The San Diego wireless technology giant also gained approval for the deal in South Korea. Now the acquisition has gotten the go-ahead from eight of the nine required regulatory agencies around the world, with China the one remaining holdout.

Qualcomm said it is optimistic that China will grant clearance of the deal “expeditiously.”

The NXP deal could play a role in Broadcom’s $103 billion hostile takeover bid for Qualcomm. In November, Broadcom offered $70 per share to buy Qualcomm, which Qualcomm’s broad of directors rejected as too low.

In a carefully worded statement, Broadcom said its offer for Qualcomm stands whether or not the NXP deal is completed at the current price of $110 per share.

But NXP’s shares are now trading at roughly $120 -- signaling that investors believe Qualcomm will eventually pay more.
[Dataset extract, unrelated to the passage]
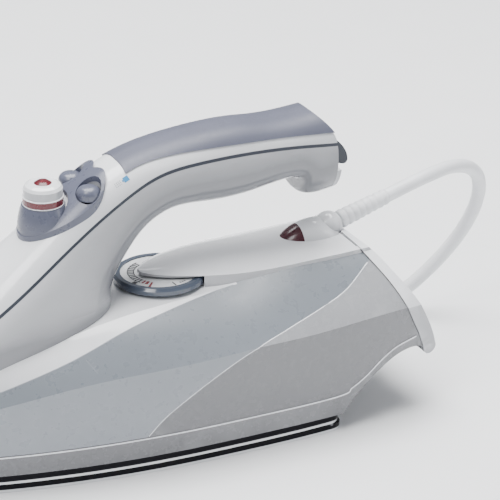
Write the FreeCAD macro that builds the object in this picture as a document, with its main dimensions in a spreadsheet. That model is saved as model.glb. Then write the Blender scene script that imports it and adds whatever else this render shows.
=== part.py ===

It’s unclear what Broadcom would do in that case. But it could argue that Qualcomm is overpaying for NXP in its bid to take control of Qualcomm’s board of directors. Broadcom also could make any increase to its $70 per share offer for Qualcomm contingent upon abandoning a more expensive NXP deal.

Based in The Netherlands, NXP makes micro-controllers and other chips used in automotive, as well as secure payment semiconductors for chip cards and smartphone payments, as well as Internet of Things semiconductors.

The acquisition is considered a marquee piece of Qualcomm’s strategy to diversify its business beyond smartphones, where market growth is slowing.

European Union approval of the deal, which had been delayed at least once as regulators sought more information, was a key hurdle for Qualcomm.

"Acquiring NXP is complementary to Qualcomm's global portfolio, providing tremendous scale in automotive, Internet of Things, security and networking and will greatly accelerate our ability to execute and create value in new and adjacent opportunities."

In October 2016, Qualcomm agreed to buy NXP. With the assumption of NXP’s existing debt, the total enterprise value of the deal is $47 billion. NXP employs 31,000 workers globally.

Eighty percent of NXP shareholders must agree to the deal, and at least two activist NXP investors have said they won’t pledge to sell their shares to Qualcomm at the current $110 per share price.

Elliott Advisors, which owns 6 percent of NXP’s stock, submitted a letter and financial analysis to shareholders last month outlining its case that NXP is worth $135 per share on a stand-alone basis.

Qualcomm contends Elliott’s value estimate is “unsupportable.” In a video message to shareholders this week, Qualcomm Chief Financial Officer George Davis said the company will not pay more than what makes sense for Qualcomm shareholders.

With tax reform, the company could use off-share cash earmarked for the NXP acquisition to buy back a large amount of its own stock, which would deliver the same per-share benefit to its stockholders as the acquisition.

“Our preference is to close NXP, but not at all costs,” said Davis.

Broadcom has nominated an alternative slate to replace all 11 members of Qualcomm’s board. Shareholders will vote for either Broadcom’s nominees or Qualcomm’s existing directors ahead of its annual meeting on March 6.